Turns out the difference between good creative and poor creative can impact recall by 17%. After creative, the other key drivers are volition, sound, duration, and audience.
The results
shed light on several insights such as viewability and other device measures are arbitrary proxies for real attention. In many cases, the percent of viewable impressions reported are higher than the
percent of ads that get attention.
- Creative is the biggest driver of attention. The difference between strong and poor performing creative drives the largest shift in outcomes compared
to other factors.
- Duration is correlated with higher levels of attention, but shorter video ads can be much more affective.
- The impact of sound can be dependent on whether it is
expected by the consumer to be part of the platform experience.
- The new metrics for planning drives increased value. For one client, reoptimizing toward attention gained 3.7 years of extra
attention in one month at the same budget vs original plan that was optimized toward Reach and Frequency.
Combining factors like attention, dwell time, and the outcome model with cost
allowed Denstu to create a CPM based on an “effective attentive second” specific to various media circumstances. This new metric for planning captures not just attention, but the impact
and value of that attention that can vary depending on the platform and media experience.
To validate the value of attention, Dentsu looked at the relationship between attention and brand
recall and brand choice, and saw a pretty strong relationship across them.

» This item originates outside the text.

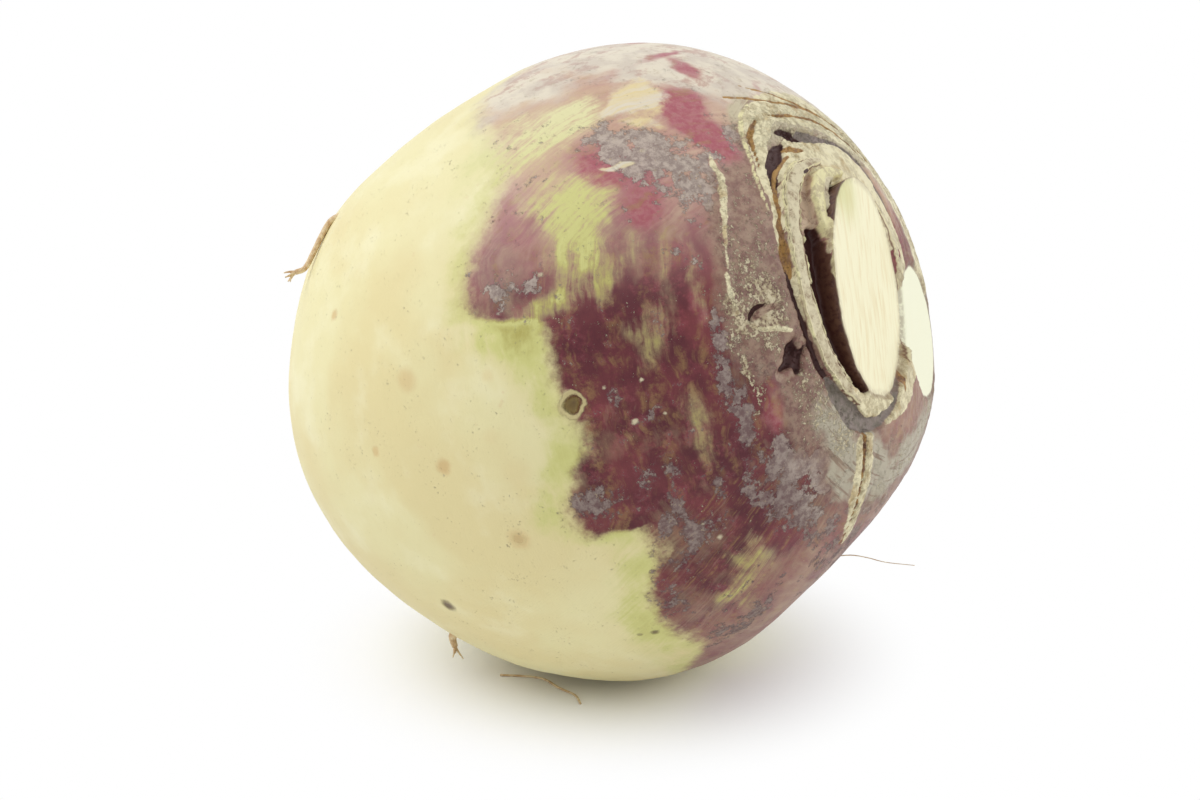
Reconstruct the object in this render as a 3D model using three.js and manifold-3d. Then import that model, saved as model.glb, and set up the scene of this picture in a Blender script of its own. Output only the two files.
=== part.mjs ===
// Rutabaga: one swollen root lying on its side, leafless crown raised towards +X, trimmed taproot behind.
// Millimetres, +Z up. The base is at z = 0 and the middle of the bounding box is over the origin.
//
// The body is shaped in its own frame first: +X runs from the middle of the root out through the crown.
// A direction from the middle is given by two angles in degrees. "polar" is measured from the crown axis,
// so the crown is 0 and the taproot 180. "turn" runs round that axis: 0 is the upper side, 90 the -Y side,
// 180 the underside.
// A point of the crown is given by two lengths across the axis: "side" towards -Y and "up" towards the
// upper side.
import * as THREE from "three";
import { mergeVertices } from "three/addons/utils/BufferGeometryUtils.js";
import Module from "manifold-3d";

// ---------------------------------------------------------------- driving dimensions

const BODY_RADIUS = 59;
const CROWN_TILT = 22; // of the crown axis above the horizontal, degrees
const REST_DEPTH = 1.1; // how much of the underside is pressed flat

// Broad swellings (+) and flats (-) of the ball: a share of the radius, fading over "spread".
const SWELLINGS = [
  { name: "flat crown", polar: 3, turn: 215, amount: -0.075, spread: 0.08 },
  { name: "root end", polar: 180, turn: 0, amount: 0.02, spread: 0.12 },
  { name: "flat upper side", polar: 108, turn: 0, amount: -0.065, spread: 0.09 },
  { name: "flat under the crown", polar: 62, turn: 185, amount: -0.105, spread: 0.09 },
  { name: "full side of the root end", polar: 150, turn: 90, amount: 0.05, spread: 0.1 },
  { name: "full back of the root end", polar: 135, turn: 25, amount: 0.025, spread: 0.08 },
];

// The trimmed taproot flares out of the root end and is cut off square.
const TAPROOT_RISE = 9;
const TAPROOT_SPREAD = 0.012;
const TAPROOT_CUT = 66; // from the middle of the body
const KNIFE_BLOCK = 200; // size of the block of air that a flat cut takes away

// Two oval stubs stand out of the crown, each cut off flat by one pull of a knife. The cut lies square to a
// direction and passes "out" millimetres along the axis at the middle of the stub.
const STUB_RISE = 5;
const STUB_WALL = 1.4;
const STUBS = [
  { name: "neck", side: 6.8, up: 1.3, across: 14.5, along: 19, lean: 20, polar: 7, turn: 190, out: 54 },
  { name: "side shoot", side: -15, up: -12, across: 12, along: 12, lean: 0, polar: 13, turn: 222, out: 51.3 },
];

// The collar of old leaf bases passes round the near side of the neck, with a moat between the two.
const COLLAR_PATH = [
  [-6, 25.5], [6, 28], [17, 26.5], [25, 16.5], [28.6, 4], [28, -7.5], [22, -15.5],
];
const COLLAR_RISE = 1;
const COLLAR_HALF_WIDTH = 0.8;
const COLLAR_SLOPE = 1;
const COLLAR_STEPS = 60;
const MOAT_DEPTH = 2;
const MOAT_WIDTH = 4.2;

// The grid of the surface: segments round the axis and rings from pole to pole, closer at both poles.
const SEGMENTS = 84;
const RINGS = 52;
const POLE_CROWDING = 0.55;

const CROWN_REACH = 60; // polar angle past which the crown's relief has ended, degrees
const MERGE_DISTANCE = 1e-3;

// ---------------------------------------------------------------- form of the body

const { degToRad, smoothstep } = THREE.MathUtils;

// Unit vector from the middle of the body at a polar angle and a turn, in degrees.
function direction(polar, turn) {
  const across = Math.sin(degToRad(polar));
  return new THREE.Vector3(
    Math.cos(degToRad(polar)),
    -across * Math.sin(degToRad(turn)),
    across * Math.cos(degToRad(turn)),
  );
}

// 1 in the direction of the axis, fading to 0 away from it.
function fade(dir, axis, spread) {
  return Math.exp((dir.dot(axis) - 1) / spread);
}

const swellings = SWELLINGS.map((s) => ({ ...s, axis: direction(s.polar, s.turn) }));
const rootAxis = direction(180, 0);

function plainRadius(dir) {
  const share = swellings.reduce((sum, s) => sum + s.amount * fade(dir, s.axis, s.spread), 1);
  return BODY_RADIUS * share + TAPROOT_RISE * fade(dir, rootAxis, TAPROOT_SPREAD);
}

// Distance of a crown point outside an oval, in millimetres, negative inside it.
function outsideOval(oval, side, up) {
  const lean = degToRad(oval.lean);
  const ds = side - oval.side;
  const du = up - oval.up;
  const across = ds * Math.cos(lean) + du * Math.sin(lean);
  const along = du * Math.cos(lean) - ds * Math.sin(lean);
  const reach = Math.hypot(across / oval.across, along / oval.along);
  return reach === 0 ? -oval.across : Math.hypot(across, along) * (1 - 1 / reach);
}

const collarPoints = new THREE.SplineCurve(
  COLLAR_PATH.map(([side, up]) => new THREE.Vector2(side, up)),
).getSpacedPoints(COLLAR_STEPS);

function collarDistance(side, up) {
  return Math.min(...collarPoints.map((p) => Math.hypot(p.x - side, p.y - up)));
}

// How far the crown's surface stands above the plain body at a crown point, before the knife.
function crownRelief(side, up) {
  const [neck, shoot] = STUBS.map((stub) => outsideOval(stub, side, up));
  const stubs = STUB_RISE * (1 - smoothstep(Math.min(neck, shoot), 0, STUB_WALL));
  const nearSide = smoothstep(side, -2, 18);
  const inMoat = smoothstep(neck, 0, STUB_WALL) * (1 - smoothstep(neck, MOAT_WIDTH - 1, MOAT_WIDTH));
  const edge = collarDistance(side, up) - COLLAR_HALF_WIDTH;
  const collar = COLLAR_RISE * (1 - smoothstep(edge, 0, COLLAR_SLOPE));
  return stubs - MOAT_DEPTH * nearSide * inMoat + collar;
}

// Radius at which a ray from the middle of the body meets the knife cut of a stub.
function cutRadius(stub, dir) {
  const normal = direction(stub.polar, stub.turn);
  return normal.dot(new THREE.Vector3(stub.out, -stub.side, stub.up)) / normal.dot(dir);
}

function surfaceRadius(dir) {
  const plain = plainRadius(dir);
  if (dir.x < Math.cos(degToRad(CROWN_REACH))) return plain;
  const side = -dir.y * plain;
  const up = dir.z * plain;
  const cuts = STUBS.filter((stub) => outsideOval(stub, side, up) < STUB_WALL);
  return Math.min(plain + crownRelief(side, up), ...cuts.map((stub) => cutRadius(stub, dir)));
}

// ---------------------------------------------------------------- geometry

// A unit sphere with its poles on the crown axis, its rings drawn together at the poles, and each vertex
// then moved out along its own direction to the surface.
function bodyGeometry() {
  const geometry = new THREE.SphereGeometry(1, SEGMENTS, RINGS);
  geometry.rotateZ(-Math.PI / 2);
  const position = geometry.getAttribute("position");
  const dir = new THREE.Vector3();
  for (let i = 0; i < position.count; i++) {
    dir.fromBufferAttribute(position, i);
    const even = Math.acos(THREE.MathUtils.clamp(dir.x, -1, 1));
    const polar = even - (POLE_CROWDING * Math.sin(2 * even)) / 2;
    const across = Math.hypot(dir.y, dir.z);
    const spread = across > 0 ? Math.sin(polar) / across : 0;
    dir.set(Math.cos(polar), dir.y * spread, dir.z * spread).normalize();
    dir.multiplyScalar(surfaceRadius(dir));
    position.setXYZ(i, dir.x, dir.y, dir.z);
  }
  return geometry;
}

// A block whose inner face lies square to "normal" at "distance" from the middle of the body.
function knifeBlock(normal, distance) {
  const block = new THREE.BoxGeometry(KNIFE_BLOCK, KNIFE_BLOCK, KNIFE_BLOCK);
  block.translate(KNIFE_BLOCK / 2 + distance, 0, 0);
  block.applyQuaternion(new THREE.Quaternion().setFromUnitVectors(new THREE.Vector3(1, 0, 0), normal));
  return block;
}

const wasm = await Module();
wasm.setup();

function toSolid(geometry) {
  const bare = geometry.clone();
  bare.deleteAttribute("normal");
  bare.deleteAttribute("uv");
  const merged = mergeVertices(bare, MERGE_DISTANCE);
  return new wasm.Manifold(
    new wasm.Mesh({
      numProp: 3,
      vertProperties: merged.getAttribute("position").array,
      triVerts: new Uint32Array(merged.index.array),
    }),
  );
}

function toGeometry(solid) {
  const { vertProperties, triVerts } = solid.getMesh();
  const geometry = new THREE.BufferGeometry();
  geometry.setAttribute("position", new THREE.BufferAttribute(vertProperties, 3));
  geometry.setIndex(new THREE.BufferAttribute(triVerts, 1));
  geometry.computeVertexNormals();
  return geometry;
}

// ---------------------------------------------------------------- the part

function rutabagaGeometry() {
  const trimmed = toSolid(bodyGeometry()).subtract(toSolid(knifeBlock(rootAxis, TAPROOT_CUT)));
  const lying = toGeometry(trimmed);
  lying.rotateY(-degToRad(CROWN_TILT));
  lying.computeBoundingBox();
  const floor = -lying.boundingBox.min.z - REST_DEPTH;
  const rested = toGeometry(
    toSolid(lying).subtract(toSolid(knifeBlock(new THREE.Vector3(0, 0, -1), floor))),
  );
  rested.computeBoundingBox();
  const middle = rested.boundingBox.getCenter(new THREE.Vector3());
  rested.translate(-middle.x, -middle.y, floor);
  return rested;
}

const skin = new THREE.MeshStandardMaterial({ color: 0xd9c68a, roughness: 0.5, metalness: 0 });

const rutabaga = new THREE.Mesh(rutabagaGeometry(), skin);
rutabaga.name = "rutabaga";

const group = new THREE.Group();
group.add(rutabaga);

export default group;
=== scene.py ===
"""Looks of the rutabaga: its skin, its scarred crown, its cut neck, its taproot and its rootlets.

The body is shaped in its own frame, in millimetres, as the CAD part is: +X runs from the middle of the root
out through the crown. A direction is given by two angles in degrees: "polar" from the crown axis, and "turn"
round it, 0 on the upper side, 90 on the -Y side and 180 on the underside. A crown point is given by "side"
(towards -Y) and "up" (towards the upper side), in millimetres across the axis.
"""

import bpy
import numpy as np
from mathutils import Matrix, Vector


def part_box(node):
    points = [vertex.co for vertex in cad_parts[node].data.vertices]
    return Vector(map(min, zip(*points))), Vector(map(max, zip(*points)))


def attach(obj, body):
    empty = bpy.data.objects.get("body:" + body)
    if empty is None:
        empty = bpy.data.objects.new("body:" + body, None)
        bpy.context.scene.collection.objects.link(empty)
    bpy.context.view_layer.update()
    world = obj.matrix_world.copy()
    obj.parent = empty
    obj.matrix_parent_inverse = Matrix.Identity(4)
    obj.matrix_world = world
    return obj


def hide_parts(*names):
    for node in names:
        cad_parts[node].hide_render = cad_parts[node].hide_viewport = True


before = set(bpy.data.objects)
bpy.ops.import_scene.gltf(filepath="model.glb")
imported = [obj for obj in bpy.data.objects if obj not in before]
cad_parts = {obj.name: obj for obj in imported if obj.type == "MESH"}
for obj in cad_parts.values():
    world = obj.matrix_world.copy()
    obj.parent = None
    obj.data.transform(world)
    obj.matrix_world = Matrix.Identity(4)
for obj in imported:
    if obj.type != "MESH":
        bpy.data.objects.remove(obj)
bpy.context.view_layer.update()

# ---------------- form, as in the CAD part

MILLIMETRE = 0.001

BODY_RADIUS = 59.0
CROWN_TILT = 22.0  # degrees that the crown axis is raised
REST_DEPTH = 1.1  # mm flattened off underneath, where the body rests

# (polar, turn, share of the radius, spread)
SWELLINGS = {
    "flat crown": (3, 215, -0.075, 0.08),
    "root end": (180, 0, 0.02, 0.12),
    "flat upper side": (108, 0, -0.065, 0.09),
    "flat under the crown": (62, 185, -0.105, 0.09),
    "full side of the root end": (150, 90, 0.05, 0.10),
    "full back of the root end": (135, 25, 0.025, 0.08),
}
TAPROOT_RISE = 9.0  # mm that the taproot would stand out if it were not cut
TAPROOT_SPREAD = 0.012
TAPROOT_CUT = 66.0  # mm along the axis

STUB_WALL = 0.9  # mm of width over which a stub's side rises
# Each is an oval on the crown, cut off by a knife that faces (polar, turn), "out" mm along the axis.
STUBS = {
    "shoot": dict(side=-15.0, up=-12.0, across=12.0, along=12.0, lean=0, polar=13, turn=222, out=51.3),
    "neck": dict(side=6.8, up=1.3, across=14.5, along=19.0, lean=20, polar=7, turn=190, out=54.0),
}
STUB_WOBBLE = 0.35  # mm that its outline wanders
SCAR_RING = dict(side=8.0, up=4.5, across=21.5, along=26.5, lean=8)
SCAR_RING_EDGE = 0.8

CROWN_REACH = 60.0  # polar angle past which there is no crown relief
CROWN_FADE = 15.0  # over how many degrees the relief dies away before that
CROWN_ROUGHNESS = 0.13  # mm
ROUGH_CROWN = (38, 50)  # polar angles between which the roughness dies away
OFF_CROWN = -20.0  # what "neck" and "shoot" are away from the crown

# ---------------- noise and small shaping functions


def direction(polar, turn):
    polar, turn = np.radians(polar), np.radians(turn)
    across = np.sin(polar)
    return np.stack([np.cos(polar) + 0 * turn, -across * np.sin(turn), across * np.cos(turn)], axis=-1)


def smooth(x, start, end):
    """0 before start, 1 past end, smooth between."""
    t = np.clip((x - start) / (end - start), 0, 1)
    return t * t * (3 - 2 * t)


class Noise:
    """Gradient noise over points, about -1 to 1, the same on every run."""

    def __init__(self, seed):
        rng = np.random.default_rng(seed)
        self.order = np.tile(rng.permutation(256), 3)
        slopes = rng.normal(size=(256, 3))
        self.slopes = slopes / np.linalg.norm(slopes, axis=1, keepdims=True)

    def layer(self, points):
        cell = np.floor(points).astype(int)
        part = points - cell
        ease = part * part * part * (part * (part * 6 - 15) + 10)
        total = np.zeros(len(points))
        for corner in np.ndindex(2, 2, 2):
            corner = np.array(corner)
            at = (cell + corner) & 255
            which = self.order[self.order[self.order[at[:, 0]] + at[:, 1]] + at[:, 2]]
            slope = np.einsum("ij,ij->i", self.slopes[which], part - corner)
            total += slope * np.prod(np.where(corner, ease, 1 - ease), axis=1)
        return total * 1.5

    def __call__(self, points, size, layers=1):
        """Noise whose largest features are about "size" across."""
        total, strength = 0, 1.0
        for k in range(layers):
            total = total + strength * self.layer(points * (2**k / size) + 17.3 * k)
            strength *= 0.5
        return total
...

“The higher the likelihood of someone looking at an ad the better the chance it has of working,” she
said. “Understanding that relationship, we then built our model of attention to incorporate the effectiveness component by looking at what factors drive recall and choice so that when we
plan against attention, we aren’t just skewing to longer ads with higher dwell times, but taking into account, as mentioned above, the power and value of each attentive second.”